Лишь только он скрылся за дверью, Эдельман вытащил папироску.
— Дозвольте прикурить, вельможный пан, — и потянулся к боевику с папиросой в руке.
Боевик машинально протянул окурок, и в тот миг, когда папироса унтера коснулась уголька, под печень бандита вонзился нож. Удар отработанный годами. Боевик выдал то ли вздох, то ли всхлип и откинулся на спинку беседки.
Тотчас исчез и дворник, только что подметавший двор, а к нужному подъезду метнулись быстрые тени. Гренадеры бесшумно заскочили внутрь, блокировали оба выхода. Расчёт оправдался, дозорный сам не посмел мешать беседе паханов, вызвал кого-то из подручных. На втором этаже слышался неразборчивый бубнёж: один голос убеждал, второй сомневался. Наконец переговоры закончились. Один из бандитов зашаркал вниз, наверху хлопнула дверь.
Правая, показал Саблин притаившимся на первом этаже гренадерам.

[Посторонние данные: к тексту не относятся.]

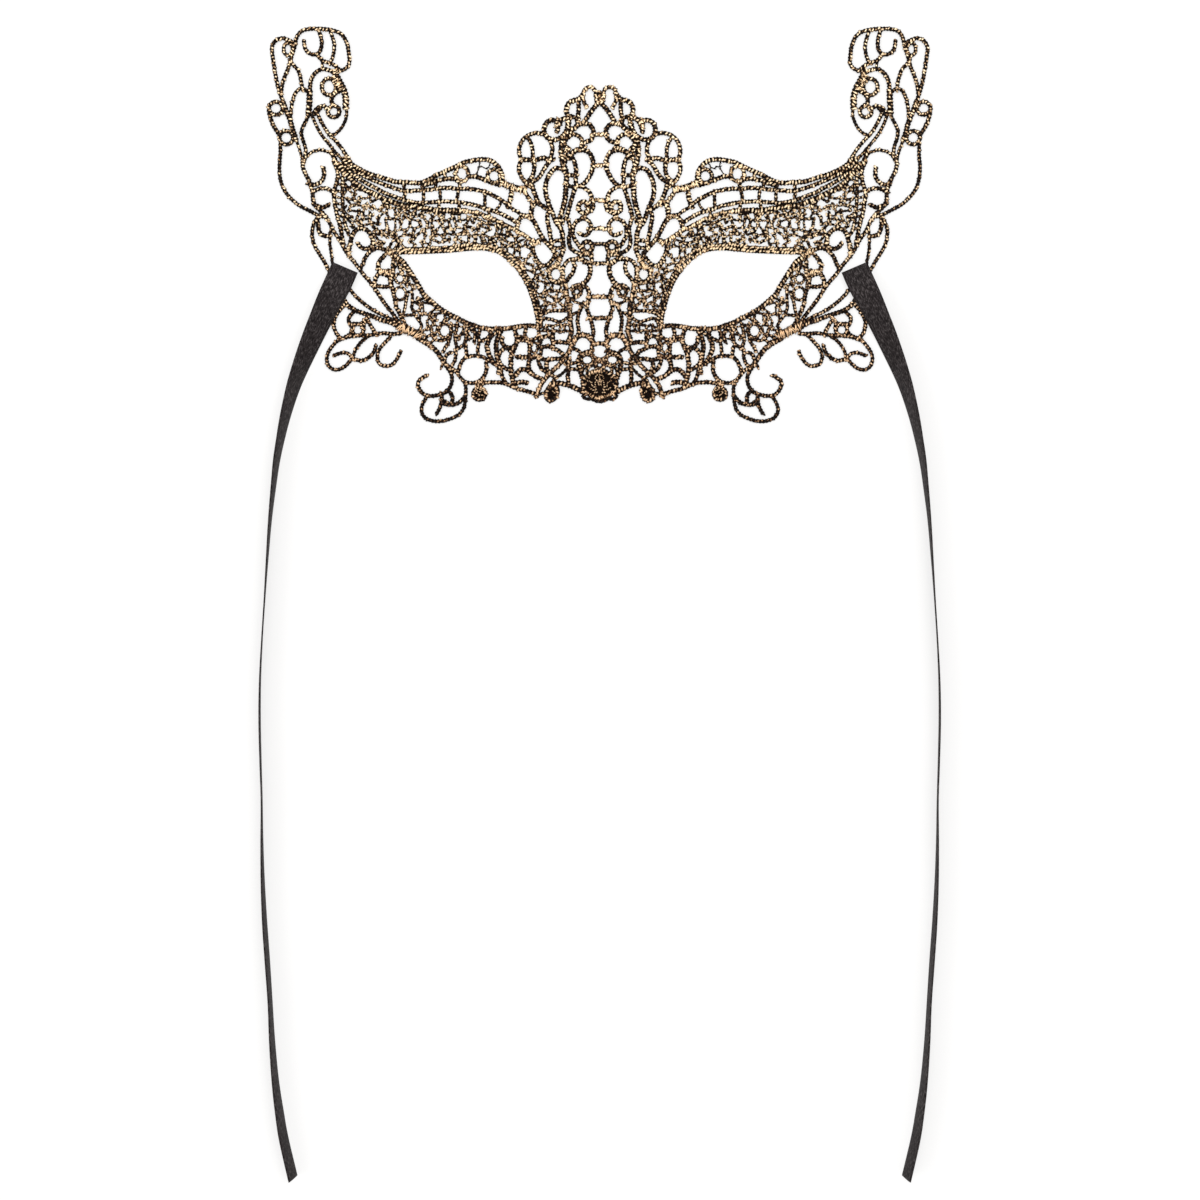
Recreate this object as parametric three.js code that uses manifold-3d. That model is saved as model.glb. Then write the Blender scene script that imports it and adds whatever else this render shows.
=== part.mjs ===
// Lace masquerade mask: one flat piece of openwork lace with a satin ribbon sewn to each side.
// Millimetres, +Z up. It lies face up: +X runs to one temple, +Y from the nose to the crown.
import * as THREE from 'three';
import { mergeVertices } from 'three/addons/utils/BufferGeometryUtils.js';
import Module from 'manifold-3d';

// Driving dimensions
const laceThickness = 1.6;
const patternLift = 0.39; // brings the middle of the lace's outline to the origin
const netPitch = 5.8; // from hole to hole along a row of the ground net
const netHole = 3.4; // from corner to corner of one hole of the net
const netMargin = 1.1; // the clear room around a hole's middle, as a share of netHole
const thinnestCord = 1.2; // finer threads are left out of the solid
const endReach = 0.35; // how far a cord runs on past its end, as a share of its width
const splineStep = 0.8;
const curveTolerance = 0.1;
const outlineTolerance = 0.46;
const smallestHole = 5.5; // square millimetres
const holeShrink = 0.01;
const sharpestMitre = 0.6;
const smallestEye = 0.25; // a ring whose inside is under this share of its width is made solid
const ringSides = 12;
const weldDistance = 1e-4;
const ribbonWidth = 9.2;
const ribbonThickness = 0.5;
const ribbonEndSlant = 0.2; // half the length of the ribbon's slanted end cut

// The lace's right half. Each cord is its width, then one or more routes of x, y pairs.
const wingTip = {
    "crest": [1.6, [88, 51, 85.6, 51.2, 83.5, 53.1, 83.6, 57, 84.3, 60.4, 86.2, 63.3, 90, 64.7, 95, 65,
        99, 64.4, 100.9, 62.2, 101.6, 59, 102.6, 56, 103.2, 53.4]],
    "crest rib": [1.5, [89.6, 63.8, 88.9, 61.8, 88.4, 59.5, 88.6, 57, 89.2, 54.8, 89.9, 53.6]],
    "crest hook": [1.6, [93.6, 64.4, 92.8, 62, 92.6, 59.5, 93.3, 57.2, 95, 56.3, 97, 57, 98.2, 58.6, 98.5,
        60.8]],
    "crest foot": [1.6, [87, 51.6, 88.6, 53, 90.6, 53.8, 92.4, 54.4, 94, 56.2]],
    "crest tie": [1, [92.5, 54, 92.2, 52]],
    "curl arch": [1.7, [88.2, 50.2, 90.2, 51.2, 92.4, 51.6, 94.6, 50.4, 96, 48.3, 96.5, 45.5, 96.5,
        43.6]],
    "curl side": [2.4, [96.6, 43.8, 96.7, 40.5, 96.9, 37.2]],
    "curl spine": [2.6, [88.2, 50.4, 86.9, 47.8, 85.4, 45, 84.6, 42, 84.6, 39]],
    "curl tail": [1.3, [84.4, 38.6, 84.3, 36, 85.4, 33, 87, 30.8, 88.6, 29.8, 89.9, 29.6]],
    "curl link": [1.8, [86, 44.4, 87.6, 43.8, 89, 42.4, 89.4, 40.6, 88.8, 39.8]],
    "curl bridge": [1.7, [90.4, 38.2, 91.8, 39.2, 93.4, 39, 94.6, 38, 95.2, 37]],
    "wing middle": [1.5, [96.7, 36.8, 97.7, 34.6, 98.8, 32.6, 99.4, 30.4, 98.9, 28, 98.2, 26, 97.9, 24,
        98.4, 21.8]],
    "outer loop": [1.6, [102, 60.4, 103.6, 61.2, 105.8, 61.9, 108, 61, 109.2, 58.8, 108.9, 55.5, 108.3,
        51.5, 107.6, 47.6, 106.6, 43.8, 105.3, 40.2]],
    "side rail": [2, [105.3, 40.2, 104.3, 37.4, 103, 34.2, 102.1, 31, 101.2, 28.2]],
    "side rail end": [1.2, [101.6, 29.2, 100.9, 27.4, 100.1, 25.2, 99.4, 23, 98.9, 21]],
    "leaf left": [1.5, [103.2, 54.4, 102.2, 53, 100.6, 51.4, 99.7, 48.8, 99.2, 46.2, 99, 45]],
    "leaf right": [1.6, [103.1, 54, 103.7, 52, 104.7, 49.6, 105.7, 46.6, 106.1, 43.6]],
    "leaf low": [1.5, [96.8, 43.4, 98.2, 44.8, 99.8, 45, 101.3, 43.7, 102.3, 41, 102.8, 38, 103, 35.4]],
    "outer link": [1.7, [110, 36.6, 109.3, 34.2, 108.3, 32, 107.2, 30.4]],
};
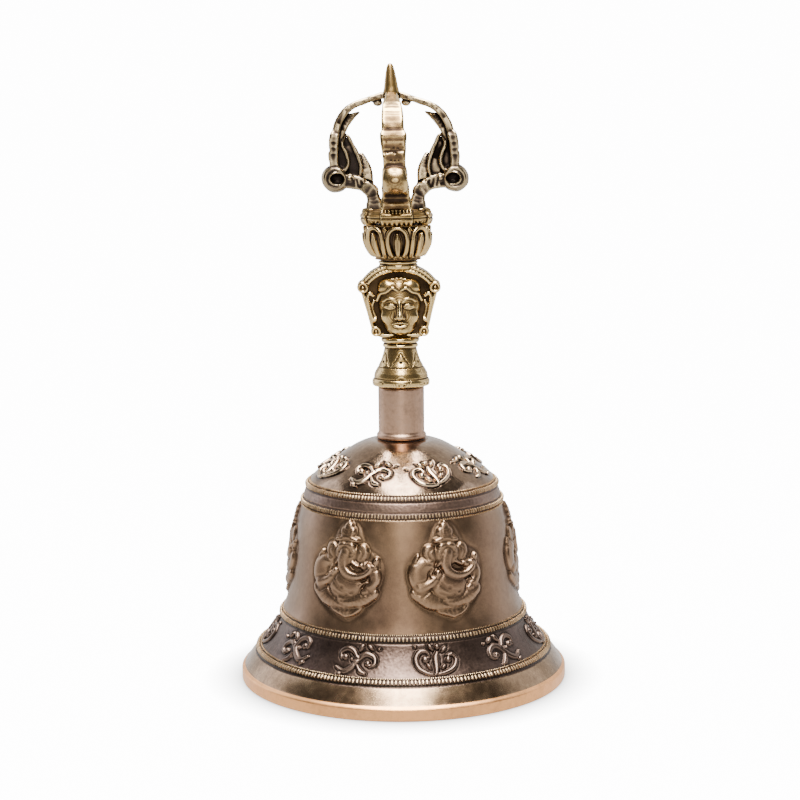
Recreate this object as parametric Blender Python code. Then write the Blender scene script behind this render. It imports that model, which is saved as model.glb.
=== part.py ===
"""Tibetan hand bell with a vajra handle, built from its separate castings and fittings.

Run it with Blender 4.5: blender --background --python part.py

Lengths are in metres. The origin is on the bell's axis, in the plane of its rim, and +Z is up.
The face on the handle looks along -Y. The bell hangs its clapper on a closed link: the link rocks
about the eye bolt's lower bar (an X axis), and the clapper about the link's lower bar (a Y axis).
"""

from math import acos, cos, hypot, pi, radians, sin, sqrt, tau

import bmesh
import bpy
from mathutils import Matrix, Vector

MM = 0.001

# Fits
GAP = 0.3 * MM  # left between two pieces that touch
BORE_CLEARANCE = 0.3 * MM  # on the radius, between a rod and the hole it passes

# Bell casting
RIM_RADIUS = 45.0 * MM
BELL_HEIGHT = 66.2 * MM  # rim to the flat seat on the crown
BELL_WALL = 2.6 * MM
CROWN_WALL = 3.2 * MM
CROWN_SEAT_RADIUS = 7.2 * MM
LIP_WALL = 3.6 * MM
LIP_HEIGHT = 4.0 * MM
LIP_TAPER = 0.9 * MM
LIP_ROUND = 0.5 * MM
LOWER_RING_HEIGHT = 8.8 * MM
LOWER_RING_INSET = 4.7 * MM  # from the rim's radius
UPPER_RING_HEIGHT = 18.5 * MM
UPPER_RING_FLARE = 1.8 * MM  # from the waist's lower radius
BAND_HOLLOW = 0.35 * MM  # how far the band between the two flare rings curves in
WAIST_FOOT_HEIGHT = 24.0 * MM
WAIST_FOOT_RADIUS = 31.9 * MM
WAIST_BULGE = 0.35 * MM
WAIST_HEAD_RADIUS = 27.4 * MM
SHOULDER_DROP = 12.0 * MM  # from the crown seat down to the upper shoulder ring
SHOULDER_RING_SPACING = 4.3 * MM
SHOULDER_RADIUS = 26.0 * MM
DOME_BULGE = 1.7 * MM
RING_HALF_WIDTH = 0.9 * MM
RING_RISE = 0.45 * MM

# Neck sleeve between the crown and the handle
SLEEVE_RADIUS = 6.3 * MM
SLEEVE_LENGTH = 14.2 * MM
SLEEVE_RING_RISE = 0.5 * MM
SLEEVE_RING_HEIGHT = 1.1 * MM

# Handle column with the two-faced panel; heights are from the column's own foot
COLLAR_RADIUS = 7.8 * MM
COLLAR_HEIGHT = 2.2 * MM
CONE_TOP_RADIUS = 4.4 * MM
CONE_TOP_HEIGHT = 10.0 * MM
PANEL_FOOT_HEIGHT = 13.0 * MM
PANEL_FOOT_HALF_WIDTH = 6.2 * MM
PANEL_HALF_WIDTH = 11.1 * MM
PANEL_SHOULDER_HEIGHT = 27.4 * MM
PANEL_TOP_HEIGHT = 32.6 * MM
PANEL_HALF_DEPTH = 4.2 * MM
ROSETTE_RADIUS = 1.5 * MM
ROSETTE_PROUD = 0.8 * MM
HEAD_HEIGHT = 20.6 * MM  # centre of the head above the column's foot
HEAD_HALF_WIDTH = 6.1 * MM
HEAD_HALF_DEPTH = 7.2 * MM
HEAD_HALF_LENGTH = 7.7 * MM
COLUMN_LENGTH = 34.0 * MM
COLUMN_TOP_RADIUS = 5.3 * MM
COLUMN_NECK_SINK = 1.5 * MM  # how far the round neck reaches down into the panel's arch

# Lotus cup and the plinth that carries the prongs
LOTUS_RADIUS = 9.1 * MM
LOTUS_FOOT_RADIUS = 5.3 * MM
LOTUS_LENGTH = 9.6 * MM
PLINTH_RADIUS = 9.6 * MM
PLINTH_LENGTH = 3.9 * MM

# Prongs; each stands at its foot circle and leans in to the spire
PRONG_COUNT = 4
PRONG_FOOT_RADIUS = 5.6 * MM
PRONG_CAGE_HEIGHT = 29.9 * MM  # plinth top to the underside of the prongs' meeting point
PRONG_REACH = 15.0 * MM  # centreline of the outer arc from the axis
PRONG_HALF_WIDTH = 3.2 * MM
CURL_RADIUS = 3.6 * MM
CURL_CENTRE_RADIUS = 16.1 * MM
CURL_CENTRE_HEIGHT = 8.3 * MM
PEG_RADIUS = 1.1 * MM
PEG_LENGTH = 1.9 * MM

# Centre spire: a pin from the column to the tip
SPIRE_PIN_RADIUS = 1.9 * MM
SPIRE_PIN_DEPTH = 11.0 * MM  # into the column
SPIRE_HEAD_RADIUS = 2.2 * MM
SPIRE_TIP_RADIUS = 0.7 * MM
SPIRE_TIP_LENGTH = 7.3 * MM

# Eye bolt, nut and washer that clamp bell, sleeve and column together
BOLT_RADIUS = 2.0 * MM
BOLT_REACH = 9.0 * MM  # into the column
WASHER_RADIUS = 6.0 * MM
WASHER_THICKNESS = 1.0 * MM
NUT_ACROSS_FLATS = 7.0 * MM
NUT_THICKNESS = 3.2 * MM
EYE_BAR_RADIUS = 1.3 * MM
EYE_RADIUS = 3.6 * MM  # centreline of the ring

# Link and clapper
LINK_BAR_RADIUS = 1.0 * MM
LINK_STRAIGHT = 4.4 * MM
CLAPPER_EYE_BAR_RADIUS = 1.1 * MM
CLAPPER_EYE_SLACK = 0.4 * MM  # extra play below the link's bar
CLAPPER_ROD_RADIUS = 1.5 * MM
BALL_RADIUS = 7.0 * MM
BALL_HEIGHT = 12.5 * MM  # centre of the ball above the rim's plane
BALL_COLLAR_RADIUS = 3.0 * MM
BALL_COLLAR_HEIGHT = 1.6 * MM
BALL_BORE_DEPTH = 6.5 * MM

# Facets
TURNED_STEPS = 48
SMALL_STEPS = 24

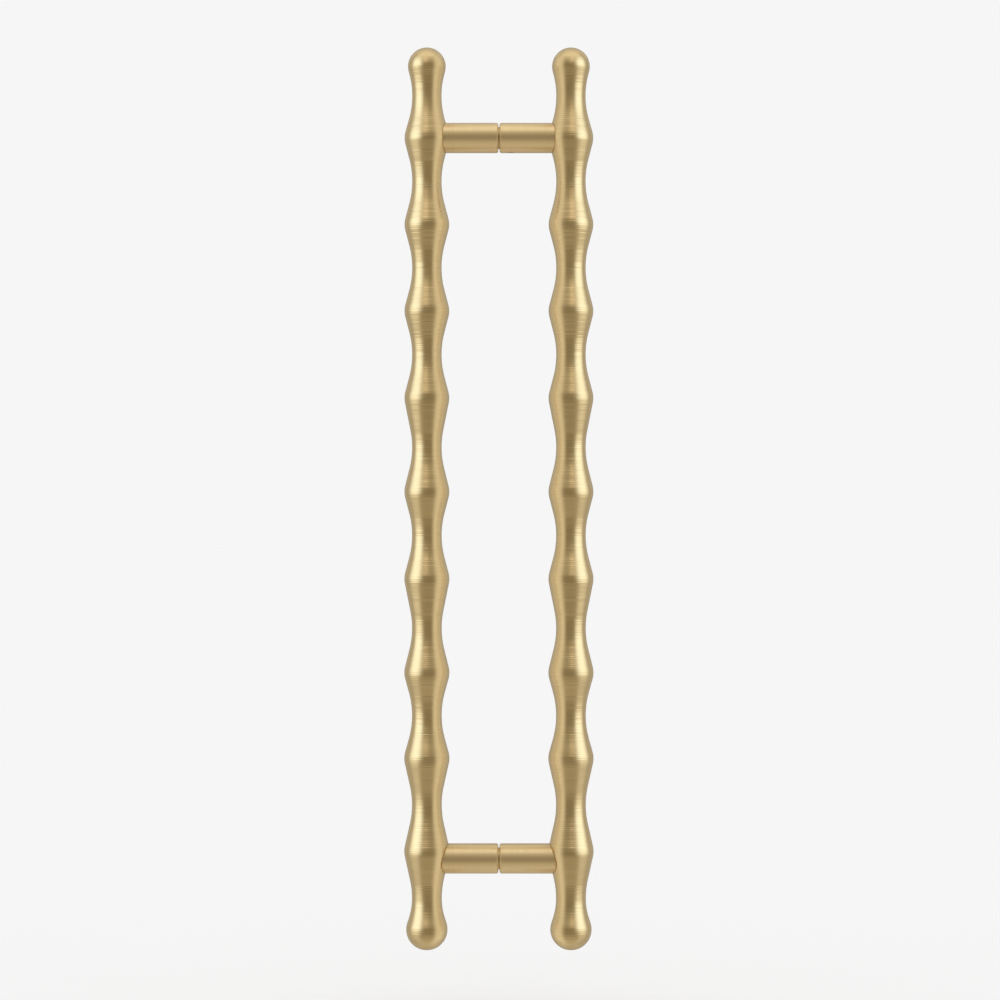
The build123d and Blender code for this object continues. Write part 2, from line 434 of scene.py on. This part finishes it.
def rounded_edge(edge_height, radius, way):
    """Points round the edge of a post at this height, in the order of the outline. Way is 1 at the door end."""
    middle = (post_radius - radius, edge_height - way * radius)
    turns = [math.pi / 2 * step / edge_steps for step in range(edge_steps + 1)]
    points = [(middle[0] + radius * math.cos(a), middle[1] + way * radius * math.sin(a)) for a in turns]
    return points if way > 0 else points[::-1]


def post_outline(bore_radius, bore_depth):
    """Half a post's section, from the bottom of the root's tapped hole round to that of the door end's bore."""
    outline = [(0, root_tapped_depth), (tapped_radius, root_tapped_depth), (tapped_radius, 0)]
    outline += rounded_edge(0, root_edge_radius, -1) + rounded_edge(post_length, door_edge_radius, 1)
    bore_floor = post_length - bore_depth
    return outline + [(bore_radius, post_length), (bore_radius, bore_floor), (0, bore_floor)]


post_brass = brushed_metal(
    "post brass",
    colour=(0.78, 0.595, 0.32),
    line_axis="X",
    ring_pitch=0.8 * mm,
    ring_tilt=math.radians(1.2),
    ring_tint=0.01,
    gloss_blur=0.43,
    gloss_stretch=0.8,
)

post_tree = new_tree("round post")
turned, post_sides_id = lathe_nodes(post_tree)
locked_id = size_input(post_tree, "Grub hole", "NodeSocketBool")
hole_radius_id = size_input(post_tree, "Grub hole radius")
hole_height_id = size_input(post_tree, "Grub hole from root")
post_given = add(post_tree, "NodeGroupInput").outputs
hole_spot = add(post_tree, "ShaderNodeCombineXYZ", X=-post_radius, Z=post_given["Grub hole from root"]).outputs[0]
drilled = bore(
    post_tree, turned, grub_hole_sides, post_given["Grub hole radius"], 2 * post_radius, hole_spot, along_x
)
chosen = add(
    post_tree,
    "GeometryNodeSwitch",
    {"input_type": "GEOMETRY"},
    Switch=post_given["Grub hole"],
    slot_1=turned,
    slot_2=drilled,
)
post_material_id = end_tree(post_tree, chosen.outputs[0])
for side_name, side, bore_radius, bore_depth in (
    ("left", -1, tapped_radius, door_tapped_depth),
    ("right", 1, socket_radius, socket_depth),
):
    post_mesh = made_mesh(
        outline_object(f"{side_name} post outline", post_outline(bore_radius, bore_depth)),
        post_tree,
        {
            post_sides_id: post_sides,
            locked_id: side > 0,
            hole_radius_id: grub_hole_radius,
            hole_height_id: post_length - grub_from_door,
            post_material_id: post_brass,
        },
    )
    towards_door = Matrix.Rotation(-side * math.pi / 2, 4, "Y")
    for level_name, height in levels.items():
        root = Matrix.Translation((-side * upper_post_low.x, 0, height))
        node = f"{side_name}_{level_name}_post"
        keep_piece(post_mesh, f"{side_name}_{level_name}_round_post", root @ towards_door, node)

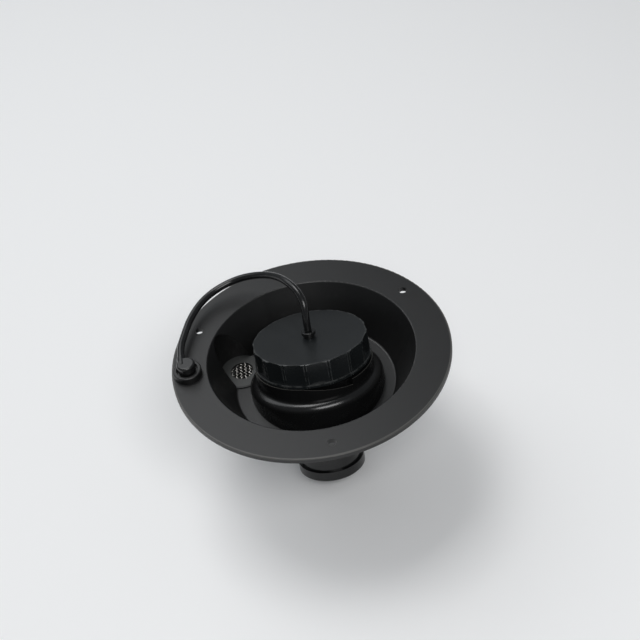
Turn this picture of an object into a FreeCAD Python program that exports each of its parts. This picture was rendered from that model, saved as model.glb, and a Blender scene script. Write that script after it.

В тот миг, когда оуновец спустился на первый этаж:, где освещение было заметно хуже, чем на лестничной площадке второго, и глаза его не успели привыкнуть к полумраку, из-за угла выступила тёмная фигура. Сильнейший удар в челюсть послал бандита в глубокий нокаут. Для верности его спеленали и оттащили к стене.
Второй этаж:. На правой двери, куда обращался бандит, намалёвана цифра «5». Левая, под номером «4», закрыта, за ней ни звука.
— Григорий, — одними губами позвал Саблин.
Унтер Георгадзе вытащил из-за пазухи трубку, какими пользуются врачи, и приложил к филёнке.
— Несколько голосов, — тихо сообщил он. — Спорят, обсуждают.
Ясно, кивнул Саблин и указал на противоположную дверь. Георгадзе перешёл, приложил трубку.
— Есть люди, сидят тихо, но один кашлянул. И шаги слышно.
Кто? Группа поддержки или простые обыватели.
Вожаков приказано брать живыми, с теми, кто схватится за оружие, можно не церемониться. Саблин прикинул свои возможности. Строгову и Иванченко показал наверх, дуйте, мол, на чердак. Две тройки заняли места под окнами с обеих сторон здания. На площадке сейчас шесть бойцов, считая и его самого. Двоим он указал на «четвёрку»: блокируйте. Урядников и ещё двое за спиной. Остальные у коттеджей, контролируют обстановку, готовые вмешаться в любой миг.
Саблин глубоко вздохнул и постучал в правую дверь.